One may relate to our theme also the growing public and scholarly concern with the ‘principal/agent problem.’ By this I mean a set of questions such as the following: to what extent does the governmental machinery established to elaborate and execute policy according to a political mandate act instead in order to maximize its own access to resources, its own autonomy and discretionality? To what extent do, in particular, those parts of the state instituted in order to provide security and assistance to certain social strata or to the population at large operate chiefly, in fact, to maintain and extend the privilege and the leverage of various professional groups which utilize (and monopolize) the respective savoirs? Has the public sphere, colonized by the media and by related business interests, lost its ability to mandate, monitor, sanction public policy?
Continuity Versus Change
In the last few lines we have considered some themes relating to the nature and development of the state which have a public, political dimension, and are not just a matter for scholarly controversy. The last problem we pose, however, is again chiefly one for scholars, and arises when one attempts to consider ‘the state story’ as a whole, looking for continuities and discontinuities both within that story, and between that and the longer story of large-scale political systems.
As we have seen, it is plausible to see the advent of the state as constituting a major change, and possibly a revolutionary one, in the broader story of Western political arrangements. The two perspectives discussed above, from this standpoint, differ only in how they evaluate that change. It is possible, however, to argue for continuity within that story; and also this argument can be carried out from opposing politico-ideological positions: to simplify matters, both from the right and from the left.
From the left (and I mean here chiefly the Marxian tradition), the historical novelty of statalization of rule can be sharply discounted by viewing the state as no more (though also no less) than an ideologically more sophisticated, materially more effective way of securing politically class domination, adapted to the specific demands of the capitalist mode of production. The state projects itself as a community—but it is an imaginary one; it posits the equality of citizens before the law—but conceals behind it the persistence of class division and exploitation. What—in this critical, debunking vision—statalization does nothing to alter is the functional link between political arrangements and the phenomena of material production and reproduction. This link in turn is a persistent historical datum which only the socialist revolution—and thus, at long last, the real beginning of human history—can remove.
The historical novelty of statalization has been sharply discounted also from the right. Somewhere in the Trattato Pareto ironically apologizes to his reader for never discussing… ‘lo stato di diritto’ (rule of law)—an attractive conceit, he says, which he has never encountered in his researches. More broadly, writers in the Machiavellian tradition (Mosca and Michels, in particular), have argued that the dualism leaders/led, elite/masses is the central political phenomenon, with respect to which also the institutional and ideological changes associated with the state (or with the development of expressly democratic parties) constitute only a relatively insignificant variation. Somewhat more sophisticated arguments to this effect can be found also in Weber.

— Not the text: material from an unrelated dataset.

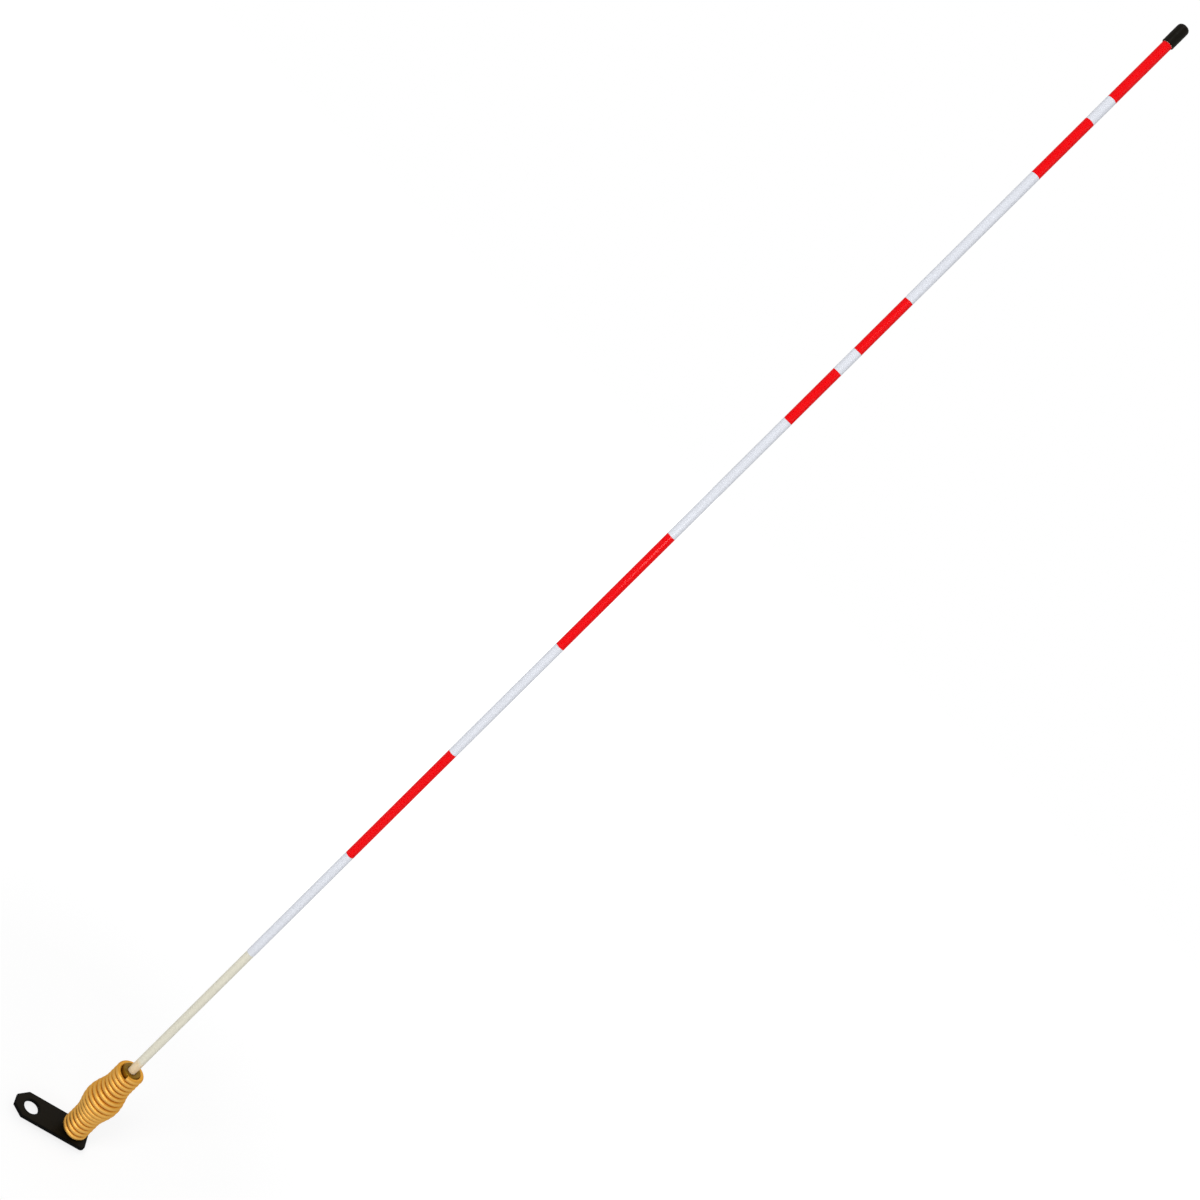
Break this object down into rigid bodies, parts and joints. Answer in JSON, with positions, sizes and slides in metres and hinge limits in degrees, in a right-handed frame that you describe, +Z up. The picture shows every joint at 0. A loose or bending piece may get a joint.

The historical novelty of statalization can be discounted (without of course denying it entirely) also by appealing to more specifically sociological arguments, to the effect that the institutional principles of the state are, themselves, historically quite novel, but are very difficult to implement. The social processes at work in the everyday reality of modern and contemporary political arrangements reveal the resilience, the obdurate persistence, of premodern practices which those principles have never been able to eliminate.
Consider a few, overlapping examples:
- Clientelism is alive and well in states (and parties): informal ties of mutual or asymmetrical obligation, and/or networks of personal associates, are regularly detected by close empirical observation of collective units purportedly constructed according to bureaucratic principles. Such ties and networks constitute the actual carrying structures of all significant processes of information-sharing, resource allocation, task assignment, career progression; all manner of state activities are initiated and conducted only by means of those structures, hidden behind the official ones, and often at cross-purposes with them.
- As to the operative culture of state organizations, again the official savoirs, both legal and technical, inform decisions, and preside over the implementation of public directives, to a lesser extent than do particularistic criteria, ad-hoc considerations, ‘muddling through,’ sheer routine, the rendering and claiming of favours, opportunistic conduct, adaptive responses to illegal pressures.
- As Roth (1987) has emphasized, in many states some decision sites are almost expressly constituted according to patrimonial rather than bureaucratic criteria, and some of these sites are of the utmost significance—in the US government, nothing less than the White House itself!
Another version of the ‘argument for continuity’ takes for granted that state-building represented a highly innovative historical enterprise, but suggests that, once built, states develop a great inertia, and become incapable of further change. Much of the current literature on ‘reinventing government’ (see, for example, Osborne and Gaebler, 1992) revolves around this theme, as does the charge that, since the Second World War, Western political systems have been massively overtaken, in the promotion of change, by other societal realms: science; technology; industry; the complex of practices relating to sex and reproduction; culture—both high and mass culture; the values and beliefs inspiring and expressing the sense of self; the management of the body and of interpersonal relations. Although it had expressly constituted itself, in the societal division of labour, as that organ through which society could self-consciously act upon itself, steer itself towards and through change, the state—according to this argument—has become torpid, top-heavy, insensitive, incapable of perceiving and reacting to the multiple changes occurring in the societal environment, let alone of initiating change itself.
Alternatively, changes originating expressly in the political real are successively subverted by others with a different origin: what good did it do the United Kingdom that it won the Second World War? Did Japan and Germany really lose out by losing it? How much better off is the Russian population now that the Soviet system is gone?
Clearly, those who hold that the modern state has not changed things that much, or that it has lost its original capacity to change the political realm and through it other parts of society, can score some easy points. Whether this wins them the debating match is for the reader to decide.